- **Stated goal**:
Each line containing the word "scene" must be reported.

- **Given data**:
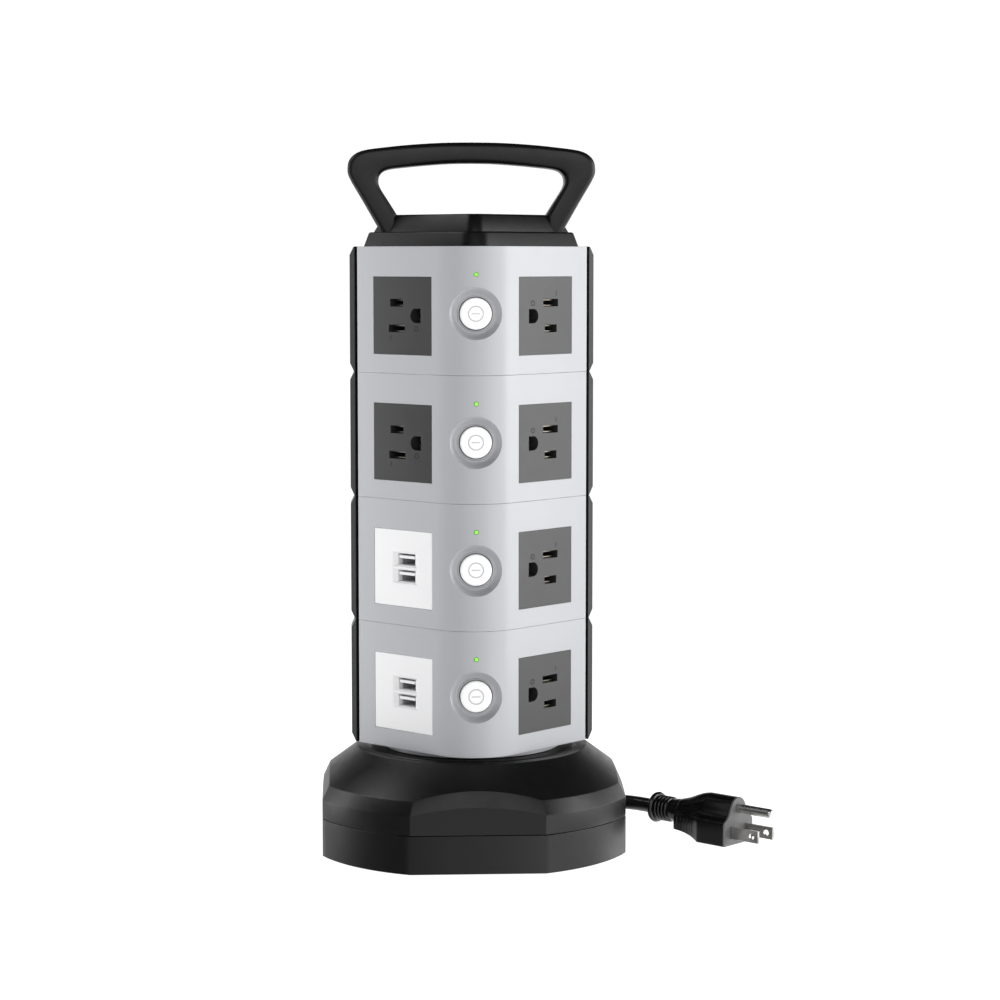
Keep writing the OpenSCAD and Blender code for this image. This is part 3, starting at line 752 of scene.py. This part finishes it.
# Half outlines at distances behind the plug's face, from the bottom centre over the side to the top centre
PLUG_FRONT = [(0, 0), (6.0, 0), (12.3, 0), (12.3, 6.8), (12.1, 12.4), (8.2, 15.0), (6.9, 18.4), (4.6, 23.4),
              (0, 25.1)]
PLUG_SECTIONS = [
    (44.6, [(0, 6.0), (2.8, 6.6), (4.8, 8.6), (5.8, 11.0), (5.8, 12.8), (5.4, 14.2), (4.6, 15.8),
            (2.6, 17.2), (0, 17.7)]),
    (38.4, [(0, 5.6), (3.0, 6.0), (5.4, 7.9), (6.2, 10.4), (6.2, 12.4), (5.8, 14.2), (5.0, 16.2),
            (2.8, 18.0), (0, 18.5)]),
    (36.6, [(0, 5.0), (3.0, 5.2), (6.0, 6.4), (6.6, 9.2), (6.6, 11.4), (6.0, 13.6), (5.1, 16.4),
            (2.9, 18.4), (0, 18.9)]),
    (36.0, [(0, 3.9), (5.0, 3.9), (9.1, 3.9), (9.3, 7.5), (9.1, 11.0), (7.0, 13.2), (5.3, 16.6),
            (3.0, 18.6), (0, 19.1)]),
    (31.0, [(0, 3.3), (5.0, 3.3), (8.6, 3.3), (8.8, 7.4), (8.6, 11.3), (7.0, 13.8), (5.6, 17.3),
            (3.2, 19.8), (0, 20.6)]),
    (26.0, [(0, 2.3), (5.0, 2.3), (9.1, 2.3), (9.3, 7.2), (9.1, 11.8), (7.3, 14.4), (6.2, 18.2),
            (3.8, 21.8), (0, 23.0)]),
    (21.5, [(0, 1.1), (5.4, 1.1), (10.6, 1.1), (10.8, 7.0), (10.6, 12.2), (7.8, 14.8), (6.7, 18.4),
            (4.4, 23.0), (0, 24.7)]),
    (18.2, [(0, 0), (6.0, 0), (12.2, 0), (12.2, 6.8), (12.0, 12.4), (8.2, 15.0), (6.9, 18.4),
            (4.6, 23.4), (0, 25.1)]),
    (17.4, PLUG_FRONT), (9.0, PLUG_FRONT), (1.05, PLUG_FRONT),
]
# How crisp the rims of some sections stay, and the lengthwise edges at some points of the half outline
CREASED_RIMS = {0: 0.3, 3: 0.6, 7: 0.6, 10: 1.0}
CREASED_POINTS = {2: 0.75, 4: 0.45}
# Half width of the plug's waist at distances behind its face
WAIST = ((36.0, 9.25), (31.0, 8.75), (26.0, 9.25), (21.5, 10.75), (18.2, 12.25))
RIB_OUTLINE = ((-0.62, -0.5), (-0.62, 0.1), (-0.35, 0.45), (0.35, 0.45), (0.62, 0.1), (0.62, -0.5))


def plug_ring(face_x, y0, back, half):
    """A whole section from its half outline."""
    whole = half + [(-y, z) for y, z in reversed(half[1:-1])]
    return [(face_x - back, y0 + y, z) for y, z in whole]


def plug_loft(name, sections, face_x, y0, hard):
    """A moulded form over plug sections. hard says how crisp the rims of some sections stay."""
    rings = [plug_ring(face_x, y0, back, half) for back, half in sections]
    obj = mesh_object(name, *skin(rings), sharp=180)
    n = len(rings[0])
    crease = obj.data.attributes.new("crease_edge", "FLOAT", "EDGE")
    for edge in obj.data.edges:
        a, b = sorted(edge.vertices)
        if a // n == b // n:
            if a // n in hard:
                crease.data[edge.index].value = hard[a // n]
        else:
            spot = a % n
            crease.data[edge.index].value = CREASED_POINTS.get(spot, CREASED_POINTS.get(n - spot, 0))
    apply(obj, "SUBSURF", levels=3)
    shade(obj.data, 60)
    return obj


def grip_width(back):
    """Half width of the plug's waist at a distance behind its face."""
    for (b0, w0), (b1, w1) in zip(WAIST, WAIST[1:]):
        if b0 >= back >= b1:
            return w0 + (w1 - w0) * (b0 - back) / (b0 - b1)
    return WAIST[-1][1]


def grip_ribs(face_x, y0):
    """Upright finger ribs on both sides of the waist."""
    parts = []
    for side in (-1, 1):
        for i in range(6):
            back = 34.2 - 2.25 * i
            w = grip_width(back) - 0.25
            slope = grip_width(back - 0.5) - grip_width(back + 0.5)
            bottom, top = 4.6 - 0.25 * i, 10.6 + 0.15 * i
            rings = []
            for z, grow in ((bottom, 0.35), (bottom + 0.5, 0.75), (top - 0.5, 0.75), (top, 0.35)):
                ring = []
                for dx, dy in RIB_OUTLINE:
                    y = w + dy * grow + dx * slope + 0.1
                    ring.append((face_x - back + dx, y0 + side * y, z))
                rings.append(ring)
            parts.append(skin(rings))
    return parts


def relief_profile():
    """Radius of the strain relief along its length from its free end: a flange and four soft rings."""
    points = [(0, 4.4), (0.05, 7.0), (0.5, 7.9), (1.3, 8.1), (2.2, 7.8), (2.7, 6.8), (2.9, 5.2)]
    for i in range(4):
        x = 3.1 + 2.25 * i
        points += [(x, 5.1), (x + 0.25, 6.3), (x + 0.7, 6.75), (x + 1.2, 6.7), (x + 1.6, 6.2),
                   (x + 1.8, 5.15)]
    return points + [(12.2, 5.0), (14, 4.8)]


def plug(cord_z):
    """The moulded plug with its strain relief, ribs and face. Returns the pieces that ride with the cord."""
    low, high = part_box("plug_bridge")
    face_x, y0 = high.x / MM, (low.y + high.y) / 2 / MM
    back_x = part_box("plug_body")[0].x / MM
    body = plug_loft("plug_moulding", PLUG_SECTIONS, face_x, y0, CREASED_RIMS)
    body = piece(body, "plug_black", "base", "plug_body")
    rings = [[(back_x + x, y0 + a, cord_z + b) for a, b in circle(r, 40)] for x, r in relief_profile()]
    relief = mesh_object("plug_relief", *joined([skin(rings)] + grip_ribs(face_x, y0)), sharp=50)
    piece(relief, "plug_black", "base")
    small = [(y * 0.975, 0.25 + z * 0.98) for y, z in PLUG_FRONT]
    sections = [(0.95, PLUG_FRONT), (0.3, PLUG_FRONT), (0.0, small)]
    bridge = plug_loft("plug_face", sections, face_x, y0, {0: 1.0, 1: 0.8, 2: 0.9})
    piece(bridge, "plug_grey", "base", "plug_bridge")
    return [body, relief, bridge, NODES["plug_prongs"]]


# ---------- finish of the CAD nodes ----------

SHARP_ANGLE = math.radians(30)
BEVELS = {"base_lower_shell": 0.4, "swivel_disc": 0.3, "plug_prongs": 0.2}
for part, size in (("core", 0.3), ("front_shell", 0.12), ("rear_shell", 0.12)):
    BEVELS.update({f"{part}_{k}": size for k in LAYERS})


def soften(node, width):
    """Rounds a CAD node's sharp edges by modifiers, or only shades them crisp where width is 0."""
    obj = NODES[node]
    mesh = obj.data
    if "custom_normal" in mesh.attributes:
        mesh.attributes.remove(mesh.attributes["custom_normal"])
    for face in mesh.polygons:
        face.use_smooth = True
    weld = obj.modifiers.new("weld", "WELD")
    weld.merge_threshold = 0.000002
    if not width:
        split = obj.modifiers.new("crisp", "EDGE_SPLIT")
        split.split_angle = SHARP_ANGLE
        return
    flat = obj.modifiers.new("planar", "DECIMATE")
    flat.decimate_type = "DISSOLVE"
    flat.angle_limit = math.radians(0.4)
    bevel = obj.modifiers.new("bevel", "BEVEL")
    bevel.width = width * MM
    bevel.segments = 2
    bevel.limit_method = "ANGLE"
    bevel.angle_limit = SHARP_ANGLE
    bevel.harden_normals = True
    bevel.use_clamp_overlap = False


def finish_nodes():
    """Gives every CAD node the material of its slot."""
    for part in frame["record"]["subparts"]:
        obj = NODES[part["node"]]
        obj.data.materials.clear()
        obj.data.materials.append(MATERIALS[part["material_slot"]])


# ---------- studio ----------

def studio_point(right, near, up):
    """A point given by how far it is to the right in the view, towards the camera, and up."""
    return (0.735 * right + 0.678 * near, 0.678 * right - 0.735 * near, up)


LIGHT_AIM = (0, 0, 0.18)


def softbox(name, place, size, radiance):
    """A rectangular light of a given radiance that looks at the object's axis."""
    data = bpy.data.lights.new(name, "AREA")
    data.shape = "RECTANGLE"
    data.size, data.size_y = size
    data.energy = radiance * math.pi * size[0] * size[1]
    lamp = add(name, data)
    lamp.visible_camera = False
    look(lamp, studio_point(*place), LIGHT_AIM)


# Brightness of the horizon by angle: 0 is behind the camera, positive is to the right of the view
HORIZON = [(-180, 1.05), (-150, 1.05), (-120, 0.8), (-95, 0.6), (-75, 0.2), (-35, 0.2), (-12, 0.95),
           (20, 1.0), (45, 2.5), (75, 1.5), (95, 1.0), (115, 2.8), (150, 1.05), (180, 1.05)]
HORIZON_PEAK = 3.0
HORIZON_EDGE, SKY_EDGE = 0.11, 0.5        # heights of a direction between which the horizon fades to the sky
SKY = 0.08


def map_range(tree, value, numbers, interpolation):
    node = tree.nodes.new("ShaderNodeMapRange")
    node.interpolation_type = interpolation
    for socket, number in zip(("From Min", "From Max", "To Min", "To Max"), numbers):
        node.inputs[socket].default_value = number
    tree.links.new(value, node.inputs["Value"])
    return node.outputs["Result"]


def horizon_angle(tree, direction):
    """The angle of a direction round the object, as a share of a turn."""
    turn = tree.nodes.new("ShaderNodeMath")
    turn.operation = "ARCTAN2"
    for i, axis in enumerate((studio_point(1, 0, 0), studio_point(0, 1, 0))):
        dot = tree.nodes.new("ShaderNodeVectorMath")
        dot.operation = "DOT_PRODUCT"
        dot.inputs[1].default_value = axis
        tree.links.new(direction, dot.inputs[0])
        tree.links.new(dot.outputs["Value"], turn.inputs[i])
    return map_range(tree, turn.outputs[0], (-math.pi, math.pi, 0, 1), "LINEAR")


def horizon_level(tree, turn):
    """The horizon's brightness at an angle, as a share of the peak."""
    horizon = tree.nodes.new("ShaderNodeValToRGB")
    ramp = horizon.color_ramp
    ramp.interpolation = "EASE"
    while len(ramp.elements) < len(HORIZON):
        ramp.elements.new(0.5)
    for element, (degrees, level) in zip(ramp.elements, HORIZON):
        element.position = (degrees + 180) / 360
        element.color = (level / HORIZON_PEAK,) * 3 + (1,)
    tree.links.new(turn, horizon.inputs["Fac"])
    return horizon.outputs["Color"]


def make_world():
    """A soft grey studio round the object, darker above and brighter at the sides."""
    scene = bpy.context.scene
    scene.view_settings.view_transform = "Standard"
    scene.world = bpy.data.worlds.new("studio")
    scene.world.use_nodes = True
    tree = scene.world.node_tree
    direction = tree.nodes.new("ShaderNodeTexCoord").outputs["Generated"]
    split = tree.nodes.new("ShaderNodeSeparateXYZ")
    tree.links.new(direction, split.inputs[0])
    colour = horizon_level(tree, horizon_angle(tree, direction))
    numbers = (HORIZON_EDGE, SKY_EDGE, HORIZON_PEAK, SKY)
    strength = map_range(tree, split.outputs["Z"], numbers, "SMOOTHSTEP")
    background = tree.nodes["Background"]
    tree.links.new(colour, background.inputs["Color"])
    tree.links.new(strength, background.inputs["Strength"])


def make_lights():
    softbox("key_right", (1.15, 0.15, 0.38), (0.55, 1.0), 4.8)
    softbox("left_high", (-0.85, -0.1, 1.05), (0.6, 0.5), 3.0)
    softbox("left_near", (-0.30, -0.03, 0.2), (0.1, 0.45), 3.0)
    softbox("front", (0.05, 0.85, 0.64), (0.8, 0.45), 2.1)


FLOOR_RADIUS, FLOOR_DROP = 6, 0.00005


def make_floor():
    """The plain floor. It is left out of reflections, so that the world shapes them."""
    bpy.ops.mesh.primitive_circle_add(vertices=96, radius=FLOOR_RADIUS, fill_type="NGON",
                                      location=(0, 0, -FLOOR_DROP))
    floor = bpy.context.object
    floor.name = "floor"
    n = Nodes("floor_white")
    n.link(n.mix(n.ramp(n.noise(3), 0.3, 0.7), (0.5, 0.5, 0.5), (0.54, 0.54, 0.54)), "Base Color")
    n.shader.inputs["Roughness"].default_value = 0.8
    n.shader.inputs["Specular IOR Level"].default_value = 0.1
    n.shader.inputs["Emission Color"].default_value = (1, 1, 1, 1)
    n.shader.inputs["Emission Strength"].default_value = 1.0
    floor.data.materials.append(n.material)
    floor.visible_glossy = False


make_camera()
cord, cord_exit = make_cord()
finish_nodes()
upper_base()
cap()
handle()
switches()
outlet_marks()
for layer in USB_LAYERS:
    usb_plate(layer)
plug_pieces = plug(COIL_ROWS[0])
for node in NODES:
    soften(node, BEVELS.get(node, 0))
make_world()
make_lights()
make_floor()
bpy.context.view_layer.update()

- **Full output**:
Keep writing the OpenSCAD and Blender code for this image. This is part 3, starting at line 752 of scene.py. This part finishes it.
    scene = bpy.context.scene
    scene.view_settings.view_transform = "Standard"
    scene.world = bpy.data.worlds.new("studio")
    scene.world.use_nodes = True
    tree = scene.world.node_tree